Die Klage über diese Bedingungen ist jedoch oft unehrlich. Denn sie blendet aus, dass wir von der Leistung anderer auch profitieren – als Verbraucher oder Touristen oder eben auch als Fußballfans Woche für Woche in der Bundesliga. Die Globalisierung ist eine Herausforderung, sie bietet aber auch neue Möglichkeiten, dieser Herausforderung gerecht zu werden. Jegliche Form von Defätismus kann nur schädlich sein. Wir haben schon andere Probleme gemeistert. Wir müssen die neuen Herausforderungen jedoch annehmen, und die erste Voraussetzung dafür ist, dass wir nicht zu viel von anderen erwarten, sondern mehr Verantwortung selbst übernehmen.

Das ist auch ein tragendes Element für die Bildung einer neuen Regierung. Zuviel Bürokratie und Regulierung erdrosselt dynamische Kräfte. Staat und Politik können nicht alles leisten. Wo das sonst endet, haben wir einst im real existierenden Sozialismus erlebt. Aber den Rahmen für Freiheit und Solidarität, den muss die Politik schaffen und immer wieder neu erhalten. Dieser Rahmen muss so beschaffen sein, dass er Kreativität, Engagement und Leistungsbereitschaft fördert, nicht behindert. Das geht von der Stärkung kommunaler Selbstverwaltung über die Föderalismusreform und die Förderung von Familie und ehrenamtlichem Engagement bis zu besseren Rahmenbedingungen für Mittelstand, Selbstständige und Dienstleistungen aller Art.

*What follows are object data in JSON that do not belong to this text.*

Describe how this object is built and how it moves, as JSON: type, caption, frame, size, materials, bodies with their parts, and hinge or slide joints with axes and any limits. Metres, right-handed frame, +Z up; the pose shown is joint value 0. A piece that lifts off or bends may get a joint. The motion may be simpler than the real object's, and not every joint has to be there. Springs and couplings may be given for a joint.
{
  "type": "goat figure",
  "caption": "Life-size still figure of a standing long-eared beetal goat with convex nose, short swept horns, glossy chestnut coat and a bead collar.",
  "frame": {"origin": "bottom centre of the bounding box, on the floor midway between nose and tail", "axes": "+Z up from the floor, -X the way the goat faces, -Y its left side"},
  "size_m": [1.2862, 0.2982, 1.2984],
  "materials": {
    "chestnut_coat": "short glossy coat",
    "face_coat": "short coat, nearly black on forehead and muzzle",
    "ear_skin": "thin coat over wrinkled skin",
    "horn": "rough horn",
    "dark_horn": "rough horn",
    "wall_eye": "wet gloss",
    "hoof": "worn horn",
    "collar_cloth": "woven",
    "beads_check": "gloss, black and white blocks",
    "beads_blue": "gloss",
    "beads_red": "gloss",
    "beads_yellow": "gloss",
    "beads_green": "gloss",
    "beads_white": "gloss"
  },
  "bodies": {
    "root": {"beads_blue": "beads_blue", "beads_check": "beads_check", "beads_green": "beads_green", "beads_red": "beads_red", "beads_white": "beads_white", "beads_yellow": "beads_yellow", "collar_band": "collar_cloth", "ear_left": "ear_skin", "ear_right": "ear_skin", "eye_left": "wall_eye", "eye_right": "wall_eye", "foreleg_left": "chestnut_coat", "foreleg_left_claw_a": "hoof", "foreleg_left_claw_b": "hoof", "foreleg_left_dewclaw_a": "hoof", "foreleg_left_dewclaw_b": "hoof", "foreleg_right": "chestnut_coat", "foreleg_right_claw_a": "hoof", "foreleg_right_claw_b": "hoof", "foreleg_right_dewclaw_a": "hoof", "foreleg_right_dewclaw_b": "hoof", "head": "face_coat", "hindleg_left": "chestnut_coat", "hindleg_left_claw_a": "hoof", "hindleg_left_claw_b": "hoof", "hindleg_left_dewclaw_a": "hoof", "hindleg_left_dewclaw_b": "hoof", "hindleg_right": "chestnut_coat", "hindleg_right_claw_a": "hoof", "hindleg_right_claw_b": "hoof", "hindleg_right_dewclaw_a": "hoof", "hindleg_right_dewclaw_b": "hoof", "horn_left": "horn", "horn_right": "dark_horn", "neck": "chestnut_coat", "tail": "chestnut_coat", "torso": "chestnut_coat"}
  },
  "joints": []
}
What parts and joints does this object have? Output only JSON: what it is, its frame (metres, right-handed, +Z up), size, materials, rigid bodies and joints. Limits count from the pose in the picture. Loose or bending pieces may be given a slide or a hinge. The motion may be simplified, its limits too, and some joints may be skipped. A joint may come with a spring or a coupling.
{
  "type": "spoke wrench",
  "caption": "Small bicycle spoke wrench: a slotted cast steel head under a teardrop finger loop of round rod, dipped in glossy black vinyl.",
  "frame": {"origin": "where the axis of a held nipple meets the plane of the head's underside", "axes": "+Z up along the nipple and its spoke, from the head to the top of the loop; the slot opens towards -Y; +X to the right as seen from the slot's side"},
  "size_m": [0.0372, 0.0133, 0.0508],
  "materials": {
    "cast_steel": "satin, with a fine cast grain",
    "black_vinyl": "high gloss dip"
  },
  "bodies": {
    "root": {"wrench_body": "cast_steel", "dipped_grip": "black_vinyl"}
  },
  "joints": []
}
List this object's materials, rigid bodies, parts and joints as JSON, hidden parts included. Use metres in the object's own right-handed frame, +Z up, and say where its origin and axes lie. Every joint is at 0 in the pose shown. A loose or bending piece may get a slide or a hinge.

Die Herausforderung an Politik und Gesellschaft ist also klar. Sie ist aber kein Grund zur Verzweiflung. Wenn wir uns anstrengen und uns auf unsere Stärken besinnen, können wir diese Herausforderungen meistern und an traditionelle Erfolge anknüpfen. Das gilt für die Fußball-Weltmeisterschaft genau so wie für Wirtschaft, Politik und Gesellschaft.

Der Autor ist Präsidiumsmitglied der CDU und designierter Innenminister.